Analyst: initial demand for ‘Mac mini’ and ‘iPod shuffle’ have exceeded Apple’s expectations

“Already struck with iPod fever, Apple may now be suffering from some Mac mini mania. Not that the company necessarily minds,” Troy Wolverton reports for TheStreet.com.

“Only two of Apple’s 98 U.S. retail stores had the new cut-price Macintosh computer in stock in recent days, according to Gene Munster, a financial analyst with Piper Jaffray. Combined, those two stores had just three Mac minis in stock, Munster said. Meanwhile, the average waiting list for a Mac mini at Apple’s stores has 18 people on it,” Wolverton reports. “‘The majority of stores have no idea when they will receive product,’ Munster said in a report issued on Monday. ‘We believe initial demand for the Mac mini and the iPod shuffle has exceeded what Apple had been expecting.'”

Full article here.

19 Comments

  1. CHA CHING CHA CHING!!! I wonder if not having enough stock for the initial demand helps or hurts Apple. Seems like a nice problem to have, but at the same time customers are frustrated. Oh well, the important thing is that interest is high.

  2. Nothing new.
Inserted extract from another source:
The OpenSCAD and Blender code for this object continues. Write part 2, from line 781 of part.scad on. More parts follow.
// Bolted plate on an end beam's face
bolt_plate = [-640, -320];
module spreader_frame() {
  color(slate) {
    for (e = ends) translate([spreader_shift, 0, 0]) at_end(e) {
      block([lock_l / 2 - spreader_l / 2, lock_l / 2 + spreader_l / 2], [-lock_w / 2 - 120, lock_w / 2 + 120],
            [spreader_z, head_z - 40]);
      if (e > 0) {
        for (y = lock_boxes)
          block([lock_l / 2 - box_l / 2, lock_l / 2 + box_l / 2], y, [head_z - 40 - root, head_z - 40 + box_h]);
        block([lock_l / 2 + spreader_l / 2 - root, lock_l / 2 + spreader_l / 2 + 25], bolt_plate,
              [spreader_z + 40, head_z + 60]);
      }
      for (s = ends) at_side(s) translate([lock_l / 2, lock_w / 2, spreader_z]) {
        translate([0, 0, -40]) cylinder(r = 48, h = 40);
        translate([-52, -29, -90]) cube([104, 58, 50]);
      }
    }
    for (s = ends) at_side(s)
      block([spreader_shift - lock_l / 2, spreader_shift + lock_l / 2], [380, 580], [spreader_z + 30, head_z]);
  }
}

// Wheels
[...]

Apple really does need to do something about their supply chain problems. So do you think that this hurts Apple as people get frustrated with waiting and move onto something else or does it help them by the press making it look like they are selling more than they are increasind demand due to the “me too” mentality?

  3. “the average waiting list for a Mac mini at Apple’s stores has 18 people on it,”

    18 x how many apple stores = not very many.

    Now if the waiting list was 18,000 I would be impressed.
    But 18? That´s about how many Dell computers sells every second.

  4. I agree with Wate ing Lyst.

    Suppose they expect to sell about 100,000 of the minis each month. Then a shortage of 1800 is less than 2%. If that’s the only evidence of a shortage, then I’d call that pretty accurate planning on Apple’s part. And a small enough problem that it should get fixed pretty easily.

  5. I agree about the waiting list thing not being too impressive, but what percentage of customers put themselves on waiting lists? Wouldn’t you just order one online somewhere, or just check back? What does ‘on a waiting list’ mean? Did the customer say something like “call me when they come in”? I’d say he/she has not decided to get one just yet, but would like to see one before deciding. I think that if you’ve made up your mind, you place an order, not get on the list. I don’t think I would read too much into the data they are using to make these statements.

    But that’s just my take.

  6. What you’re forgetting is that those numbers are at Apple retail store locations only. That doesn’t count the backlog of orders thru Apple’s website and other major retailers like Amazon. Regardless, the mini is popular as hell and no amount of poo-pooing on the numbers changes that fact.

  7. “Now if the waiting list was 18,000 I would be impressed.”

    (100,000 units/month) / (4 weeks/month) * (3 to 4 weeks waiting period @ Apple web site) = 75,000 to 100,000 units.

    Even if we assume Apple only divert 10% of units it produce to Apple web site sales, the waiting list will be 7,500 units (3 weeks wait) or 10,000 units (4 weeks wait) for Apple web site.

    Mac connections has 1-2 weeks.
    Mac mall has 3-4 weeks.
    Amazon.com first come first served.

    Based on these numbers, I think waiting list of 18,000 is possible, if not more.

  8. Apple computers represent 7 out of the top ten sellers on Amazon’s top seller list for computers right now. The two mini models come in at #9 and #10. The 12″ iBook has been hoering at #1 for weeks. So, the mini may be selling well, but that scrapy little 12″ iBook is still the top dog….at least with Amazon’s customers.

  9. Apple always gets hit with a backorder on a new product. The main problem is that initial demand is far greater than factory capacity. If they didn’t make products that people loved so much they would have a normal selling rate. The worst offenders, of course, are current Mac lovers. How many have ordered a mini or shuffle?

  10. The thing is we do have some unconfirmed intelligence that suggests what Apple have sold already.

    One of the Asian publications recently published what it claimed were Apple’s “demands” on its Taiwanese/Chinese assembly contractors, and – from what I remember – the only conclusion is that Apple are already well over 100,000 units in on both minis and shuffles (in only three weeks).

    If that kind of performance continues for the standard trading year, and then grows by 50-100% for the holiday quarter, Apple is looking at around 1.5 million mini units alone, worth around $825 million. Add in a couple of million shuffles, and that’s around $1 billion out of a probable $12-$15 billion.

  11. In a way this is normal Apple backlog and in a way its not. Yes, it often happens, but this is usually because they will or are about to go into production. Apple cranked up mini and shuffle production in December, they had stock piles ready to go and STILL got creamed at the register.